WHAT IS ASKED: Begin with the line that contains "Write part 2" and end with the line that contains "return signed, share": copy that span of lines exactly, and nothing outside it.

INPUT RECORDS:
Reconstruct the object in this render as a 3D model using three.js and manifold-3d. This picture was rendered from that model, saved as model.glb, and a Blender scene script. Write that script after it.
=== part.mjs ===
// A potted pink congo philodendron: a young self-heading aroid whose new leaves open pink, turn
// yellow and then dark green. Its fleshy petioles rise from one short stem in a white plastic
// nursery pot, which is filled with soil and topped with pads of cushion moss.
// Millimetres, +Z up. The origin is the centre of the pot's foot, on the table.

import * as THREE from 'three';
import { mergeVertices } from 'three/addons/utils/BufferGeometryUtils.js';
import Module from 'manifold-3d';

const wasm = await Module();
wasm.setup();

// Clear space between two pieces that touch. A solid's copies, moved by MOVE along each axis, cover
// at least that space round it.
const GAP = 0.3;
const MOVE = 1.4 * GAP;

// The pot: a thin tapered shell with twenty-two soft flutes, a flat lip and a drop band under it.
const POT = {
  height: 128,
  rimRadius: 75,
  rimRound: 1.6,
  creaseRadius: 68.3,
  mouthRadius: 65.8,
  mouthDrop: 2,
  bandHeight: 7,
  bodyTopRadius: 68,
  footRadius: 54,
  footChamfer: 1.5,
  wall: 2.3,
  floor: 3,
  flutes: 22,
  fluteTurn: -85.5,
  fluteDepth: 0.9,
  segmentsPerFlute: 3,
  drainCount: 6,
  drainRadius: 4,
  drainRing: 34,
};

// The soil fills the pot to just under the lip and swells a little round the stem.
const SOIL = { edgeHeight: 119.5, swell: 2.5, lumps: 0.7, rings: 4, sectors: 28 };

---

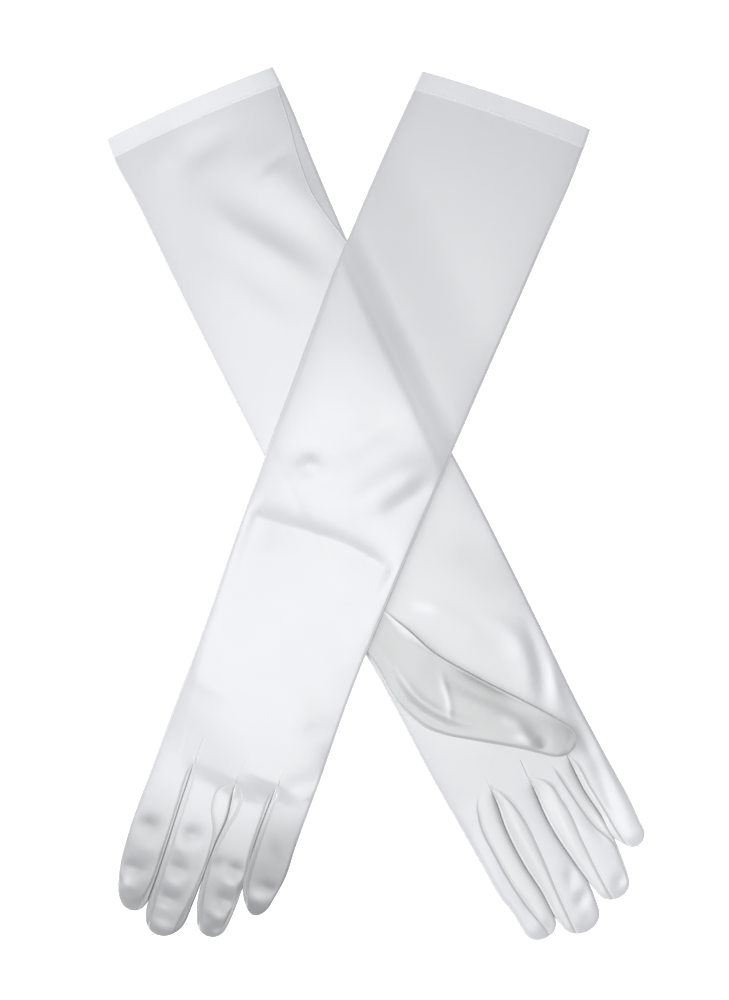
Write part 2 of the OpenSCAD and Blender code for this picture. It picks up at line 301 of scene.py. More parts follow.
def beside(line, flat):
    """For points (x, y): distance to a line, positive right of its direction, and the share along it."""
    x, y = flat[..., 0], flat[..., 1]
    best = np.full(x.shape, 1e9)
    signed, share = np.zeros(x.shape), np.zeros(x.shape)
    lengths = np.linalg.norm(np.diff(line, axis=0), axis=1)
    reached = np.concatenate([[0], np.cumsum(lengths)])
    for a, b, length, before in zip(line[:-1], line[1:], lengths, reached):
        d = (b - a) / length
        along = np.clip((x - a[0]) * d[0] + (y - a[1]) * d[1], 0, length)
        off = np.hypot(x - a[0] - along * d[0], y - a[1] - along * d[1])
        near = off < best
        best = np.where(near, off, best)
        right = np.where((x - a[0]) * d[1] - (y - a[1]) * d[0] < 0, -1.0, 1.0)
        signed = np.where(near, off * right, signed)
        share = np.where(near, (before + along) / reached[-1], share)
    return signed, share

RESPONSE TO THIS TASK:
Write part 2 of the OpenSCAD and Blender code for this picture. It picks up at line 301 of scene.py. More parts follow.
def beside(line, flat):
    """For points (x, y): distance to a line, positive right of its direction, and the share along it."""
    x, y = flat[..., 0], flat[..., 1]
    best = np.full(x.shape, 1e9)
    signed, share = np.zeros(x.shape), np.zeros(x.shape)
    lengths = np.linalg.norm(np.diff(line, axis=0), axis=1)
    reached = np.concatenate([[0], np.cumsum(lengths)])
    for a, b, length, before in zip(line[:-1], line[1:], lengths, reached):
        d = (b - a) / length
        along = np.clip((x - a[0]) * d[0] + (y - a[1]) * d[1], 0, length)
        off = np.hypot(x - a[0] - along * d[0], y - a[1] - along * d[1])
        near = off < best
        best = np.where(near, off, best)
        right = np.where((x - a[0]) * d[1] - (y - a[1]) * d[0] < 0, -1.0, 1.0)
        signed = np.where(near, off * right, signed)
        share = np.where(near, (before + along) / reached[-1], share)
    return signed, share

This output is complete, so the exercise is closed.